RALEIGH - Air quality improvements in North Carolina over the past decade are borne out in the latest "non-attainment" designations for ozone that the U.S. Environmental Protection Agency announced on Tuesday.
The new EPA designations for areas not meeting the federal air quality standard for ozone included only the Charlotte metropolitan area, down from seven regions across the state that exceeded the standard in the early 2000s. The Charlotte non-attainment area includes all of Mecklenburg and parts of Cabarrus, Gaston, Iredell, Lincoln, Rowan and Union counties. (See map http://www.ncair.org/planning/ozone/o3boundary/Final_Nonattainment_Area.png)
“We still have some work to do in the Charlotte area, but we believe that programs underway will help bring that area into compliance with the ozone standard soon,” said Sheila Holman, director of the N.C. Division of Air Quality. “Ozone levels have steadily declined across the state over the past decade due to stricter standards that resulted in lower emissions from power plants, other industry and motor vehicles.”
Ozone is North Carolina's most widespread air quality problem, particularly during the warmer months. A highly reactive form of oxygen, ozone can be unhealthy to breathe – particularly for children, people with respiratory problems or heart disease, and even healthy adults who work or exercise outdoors. Ozone also can damage trees and crops.

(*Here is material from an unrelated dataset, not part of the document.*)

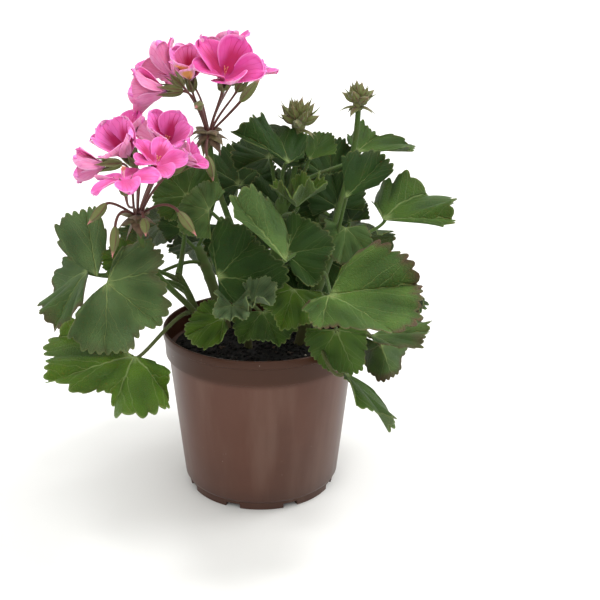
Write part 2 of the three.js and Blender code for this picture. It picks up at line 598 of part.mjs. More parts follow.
function makeBudHead(name) {
  const head = HEADS[name];
  const foot = vec(...head.foot);
  const core = head.radius * BUD_HEAD.core;
  const lump = [[-BUD_HEAD.sunk, 0], [core * 0.6, core], [core * 1.5, core * 0.8], [core * 2, 0]];
  const middle = foot.clone().add(vec(0, 0, core * 0.9));
  const buds = Array.from({ length: head.points }, (_, k) => {
    const out = bearing(GOLDEN_TURN * k, BUD_HEAD.top - (BUD_HEAD.span * (k + 0.5)) / head.points);
    return spindle(middle, out, head.radius * BUD_HEAD.reach, BUD.packedRadius, BUD.packedWidest);
  });
  const stalk = makePeduncle(head.stem, head.place, foot);
  const bracts = makeBracts(foot.clone().addScaledVector(UP, BRACT.from), BUD_HEAD.bracts, WHORLS.head);
  return fuse([stalk, turned(lump, foot, UP, BUD_HEAD.sides), ...buds, ...bracts]);
}

function makeLeafyStem(name) {
  const stem = STEMS[name];
  const pieces = [tube(stemCurve(stem), stem.radius, STEM.sides, STEM.steps)];
  for (const leaf of LEAVES.map(leafFrom).filter((l) => l.stem === name)) {
    pieces.push(makeBlade(leaf), makeStalk(leaf, stem));
  }
  for (const umbel of Object.values(UMBELS).filter((u) => u.stem === name)) {
    pieces.push(makePeduncle(name, umbel.place, vec(...umbel.node).add(vec(0, 0, KNOB.low - GAP))));
  }
  for (const head of Object.keys(HEADS)) if (HEADS[head].stem === name) pieces.push(makeBudHead(head));
  return fuse(pieces);
}

// ---- assembly ----

const COLOURS = {
  pot: new THREE.MeshStandardMaterial({ color: 0x6b4a3f, roughness: 0.45, metalness: 0 }),
  soil: new THREE.MeshStandardMaterial({ color: 0x1c1512, roughness: 0.95, metalness: 0 }),
  leaf: new THREE.MeshStandardMaterial({ color: 0x3f6b2a, roughness: 0.55, metalness: 0 }),
  spray: new THREE.MeshStandardMaterial({ color: 0x6a3b30, roughness: 0.6, metalness: 0 }),
  petal: new THREE.MeshStandardMaterial({ color: 0xe85aa8, roughness: 0.5, metalness: 0 }),
};

const plant = new THREE.Group();

function place(name, body, material) {
  const mesh = body.getMesh();
  const geometry = new THREE.BufferGeometry();
  geometry.setAttribute("position", new THREE.BufferAttribute(new Float32Array(mesh.vertProperties), 3));
  geometry.setIndex(new THREE.BufferAttribute(new Uint32Array(mesh.triVerts), 1));
  geometry.computeVertexNormals();
  const piece = new THREE.Mesh(geometry, material);
  piece.name = name;
  plant.add(piece);
}

place("pot", makePot(), COLOURS.pot);
place("potting_soil", makeSoil(), COLOURS.soil);
for (const name of Object.keys(STEMS)) place(`leafy_stem_${name}`, makeLeafyStem(name), COLOURS.leaf);
for (const name of Object.keys(UMBELS)) place(`spray_${name}`, makeSpray(name), COLOURS.spray);
FLORETS.map(floretFrom).forEach((f, k) => place(`petals_${f.umbel}_${k + 1}`, makeFloret(f), COLOURS.petal));

export default plant;
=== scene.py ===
# %% [markdown]
# # A pink geranium in its nursery pot
# The plant was first drawn as plain solids and packed. Here each solid gets its finished look: fine blades
# with veins, soft petals, a smooth pot and crumbly soil. Everything is in metres and stands exactly where the
# imported solids stand, so the first step is to load them and to note the box that they fill. Everything made
# below is meant to stay inside that box.

import random
from functools import partialmethod
from math import cos, exp, hypot, pi, radians, sin, sqrt, tan
from types import SimpleNamespace

import bmesh
import bpy
from mathutils import Matrix, Vector, noise


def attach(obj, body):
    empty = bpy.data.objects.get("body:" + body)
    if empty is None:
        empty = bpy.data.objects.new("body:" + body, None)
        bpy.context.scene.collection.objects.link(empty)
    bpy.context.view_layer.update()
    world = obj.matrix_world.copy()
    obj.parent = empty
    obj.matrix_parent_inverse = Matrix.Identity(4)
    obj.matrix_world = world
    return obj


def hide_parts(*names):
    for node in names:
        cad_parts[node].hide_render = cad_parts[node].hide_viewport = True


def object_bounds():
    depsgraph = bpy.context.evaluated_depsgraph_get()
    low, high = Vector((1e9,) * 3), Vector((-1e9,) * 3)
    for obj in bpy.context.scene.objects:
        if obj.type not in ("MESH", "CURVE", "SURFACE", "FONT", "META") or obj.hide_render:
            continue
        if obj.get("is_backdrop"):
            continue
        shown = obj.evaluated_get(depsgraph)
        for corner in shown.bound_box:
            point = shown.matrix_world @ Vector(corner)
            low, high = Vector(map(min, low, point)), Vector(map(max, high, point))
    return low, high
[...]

Ten years ago, more than 30 counties across the state faced nonattainment designations by the EPA for ozone – including the Charlotte, Fayetteville, Hickory, Rocky Mount, Triad and Triangle metro areas as well as high-altitudes in the Great Smokies and Blue Ridge mountains. At that time, more than half of the state’s residents lived in counties that periodically exceeded the ozone standard.
Nonattainment designations can have important implications for public health and air pollution control as well as industrial growth, development and highways. States and local governments need to develop plans for improving air quality in non-attainment areas and can face additional restrictions and federal review for highway projects. New industries wishing to locate in non-attainment areas or existing industries planning to expand often need to add more expensive control equipment, which can hamper industrial growth.
North Carolina responded to those threats through a series of measures aimed at reducing ozone-forming emissions. In 2002, the General Assembly enacted the Clean Smokestacks Act, which required the state’s 14 coal-fired power plants to reduce their emissions by three-fourths over the following decade. The legislature also expanded the state’s emissions testing program for cars and trucks from nine to 48 counties, and the EPA adopted more stringent controls for industrial plants, motor vehicle engines and fuels.
The DAQ and local air programs also worked with EPA to develop an air quality forecasting system to help citizens better protect their health and to comply with clean air standards. Air quality forecasts focus on the pollutant likely to reach the highest level on a given day, which could be ozone or particle pollution. The color-coded forecasts show whether air quality is likely to be good (green), moderate (yellow), unhealthy for sensitive groups (orange), or unhealthy (red). On Code Orange and Red days, the forecasts also suggest things people can do to protect their health and reduce air pollution.
The Charlotte area’s success in complying with the ozone standard will be due in part to individual actions as well as new technological controls on industry and cleaner vehicles being purchased.
“I urge all citizens to help us reduce air pollution through simple actions such driving less, taking their lunch to work or school and adjusting the thermostats in their houses,” Holman said. “This is particularly important on days when air quality is Code Orange or worse.”
State and local air quality programs issue air quality forecasts for ozone from April through October in the Asheville, Charlotte, Fayetteville, Hickory, Triad, Triangle and Rocky Mount metropolitan areas. Forecasts are issued for particle pollution year-round for all of the metro areas except Rocky Mount.
DAQ Meteorologists issue the air quality forecasts at 3 p.m. every day for the following day. In the Triad, forecasts are issued by the Forsyth County Environmental Affairs Department. Citizens can obtain air quality information and forecasts by visiting the DAQ’s website at www.ncair.org.